Fig. 3: Theoretical analysis, experimental and simulation results of ion-beam-induced-film-wetting mechanism.

a Experimental helium focused ion beam dosage density to induce ionic liquid flow (ions/nm²) and calculated results of critical dose density to induce significant ion emission. The inset shows when the scan position is separated too far from the contact line, the consecutive liquid film degenerates to the local protrusion flow as shown in Fig. 1b. The scale bar is 5 μm. b IBFW induced liquid film lengths (μm) on substrates with different conductivities. Experimental film length data of distinct samples are presented as mean ± s.d. n = 5. The right ordinate represents the overall ion emission number calculated by the beam parameters and sample characters. In the horizontal axis, TOX stands for thermal oxidized, and CVD stands for chemical vapor deposited. c Molecular dynamics simulation of [EMIM][DCA] droplet (640 ion pairs) deposited on fused silica substrate going through surface charges injection and removal.
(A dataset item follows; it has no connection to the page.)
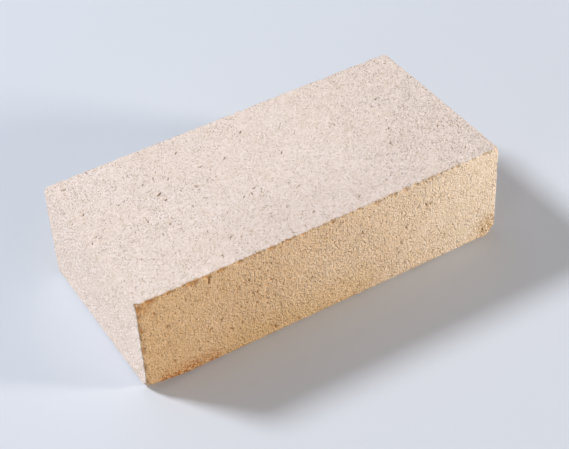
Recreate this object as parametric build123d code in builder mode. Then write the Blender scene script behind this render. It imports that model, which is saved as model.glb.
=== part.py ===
from build123d import *
import os

# Insulating brick: one fired, porous ceramic block, ground to size on all six faces.
# Millimetres, +Z up. It lies on its bed face, centred on the origin in plan:
# +X runs along its length, +Y across its width, and z = 0 is the bed.

# ---- driving dimensions ----
LENGTH = 230.0
WIDTH = 114.0
HEIGHT = 64.0

UPRIGHT_ARRIS_R = 1.1   # the four upright arrises
TOP_ARRIS_R = 0.9       # arrises round the upper face

# Corners that handling has knocked off. Each one is a flat break that reaches
# (along X, along Y, along Z) from the sharp corner of the block.
CORNERS = {
    # long shallow wear along the lower front arris, at the left end
    "lower_front_left_wear": ((-1, -1, 0), (30.0, 4.4, 4.2)),
    # the tip of the same corner, steeper
    "lower_front_left_tip": ((-1, -1, 0), (6.5, 6.0, 6.5)),
    # deep chip at the lower front corner of the right end
    "lower_front_right_chip": ((+1, -1, 0), (7.0, 6.0, 6.5)),
    # small knocks at the other corners
    "upper_front_right": ((+1, -1, 1), (3.0, 2.8, 2.6)),
    "upper_front_left": ((-1, -1, 1), (2.4, 2.4, 2.2)),
    "upper_back_left": ((-1, +1, 1), (2.5, 2.6, 2.4)),
    "upper_back_right": ((+1, +1, 1), (2.6, 2.5, 2.5)),
    "lower_back_left": ((-1, +1, 0), (3.6, 3.4, 3.4)),
    "lower_back_right": ((+1, +1, 0), (4.0, 4.4, 3.6)),
}

# The four arrises of the bed face are rubbed to narrow flats. The legs of each flat:
LOWER_LEFT_FLAT = 1.7
LOWER_FRONT_FLAT = 1.5
LOWER_RIGHT_FLAT = 1.2
LOWER_BACK_FLAT = 1.0


def break_plane(corner, reach):
    """The plane of a knocked-off corner, with its normal into the block."""
    sx, sy, top = corner
    inward = (-sx, -sy, -1 if top else 1)
    tip = Vector(sx * LENGTH / 2, sy * WIDTH / 2, HEIGHT if top else 0.0)
    normal = Vector(*(s / r for s, r in zip(inward, reach)))
    return Plane(origin=tip + Vector(inward[0] * reach[0], 0, 0), z_dir=normal)


with BuildPart() as brick:
    # the block
    with BuildSketch(Plane.XY) as bed:
        Rectangle(LENGTH, WIDTH)
    extrude(amount=HEIGHT)

    # rubbed flats on the arrises of the bed face, one side after another
    for side, index, flat in (
        (Axis.X, 0, LOWER_LEFT_FLAT),
        (Axis.Y, 0, LOWER_FRONT_FLAT),
        (Axis.X, -1, LOWER_RIGHT_FLAT),
        (Axis.Y, -1, LOWER_BACK_FLAT),
    ):
        lower = brick.faces().sort_by(Axis.Z)[0].edges()
        chamfer(lower.sort_by(side)[index], length=flat)

    # eased arrises: upright, then round the upper face
    fillet(brick.edges().filter_by(Axis.Z), radius=UPRIGHT_ARRIS_R)
    fillet(brick.faces().sort_by(Axis.Z)[-1].edges(), radius=TOP_ARRIS_R)

    # knocked corners: each break plane keeps the side that holds the block
    for corner, reach in CORNERS.values():
        split(bisect_by=break_plane(corner, reach), keep=Keep.TOP)

brick.part.label = "brick"

os.makedirs("parts", exist_ok=True)
export_step(brick.part, "parts/brick.step")

box = brick.part.bounding_box()
print("brick", round(brick.part.volume, 1), "mm3",
      [round(v, 3) for v in (box.min.X, box.min.Y, box.min.Z, box.max.X, box.max.Y, box.max.Z)])
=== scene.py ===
import math
import time

import bpy
import numpy as np
from mathutils import Matrix, Vector


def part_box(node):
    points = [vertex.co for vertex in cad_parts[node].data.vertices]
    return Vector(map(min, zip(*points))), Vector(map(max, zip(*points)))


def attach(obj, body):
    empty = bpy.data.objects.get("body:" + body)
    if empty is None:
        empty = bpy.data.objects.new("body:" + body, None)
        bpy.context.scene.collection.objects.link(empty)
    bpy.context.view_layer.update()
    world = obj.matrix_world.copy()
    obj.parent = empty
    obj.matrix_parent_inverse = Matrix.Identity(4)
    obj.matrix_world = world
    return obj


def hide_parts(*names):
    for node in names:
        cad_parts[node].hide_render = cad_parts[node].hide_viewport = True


T0 = time.perf_counter()


def say(what):
    print(f"[{time.perf_counter() - T0:6.1f} s] {what}", flush=True)


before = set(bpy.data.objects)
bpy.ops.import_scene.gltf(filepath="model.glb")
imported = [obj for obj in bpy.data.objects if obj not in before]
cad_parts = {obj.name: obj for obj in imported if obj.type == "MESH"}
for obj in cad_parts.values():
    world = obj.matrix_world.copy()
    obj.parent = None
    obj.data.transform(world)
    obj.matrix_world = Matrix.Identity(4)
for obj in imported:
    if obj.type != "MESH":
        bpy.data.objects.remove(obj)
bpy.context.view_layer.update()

# ------------------------------------------------------------------ sizes, in millimetres
LO, HI = (np.array(v) * 1000.0 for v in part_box("brick"))
LENGTH, WIDTH, HEIGHT = (float(v) for v in HI - LO)
HX, HY = LENGTH / 2, WIDTH / 2

PITCH = 0.40      # lattice pitch on the open faces
FACES = 188_000                      # triangles after thinning
SEED = 20417

# ------------------------------------------------------------------ noise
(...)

The arrows indicate the most directed movements of ions: the pale blue arrows at the beginning stage represent the surface charge induced primary anion emission; the purple arrows of cations represent the emitted anions induced secondary cation emission. d IBFW film flow speed as a function of liquid film length. The single spot experiments are conducted with a line pattern of scan spots, at constant beam current 1 pA, dwell time 10 μs, spacing 1 nm. The change width experiments are conducted with rectangular pattern with constant length 20 μm and different widths, while keeping the beam current 1 pA, dwell time 2 μs, spacing 1 nm. Data of change width method are presented as mean ± s.d. n = 12. The blue shaded region is the calculated velocity range due to the range of slip lengths^58,59, the deep blue line is the calculated result employing the average slip length⁵⁸.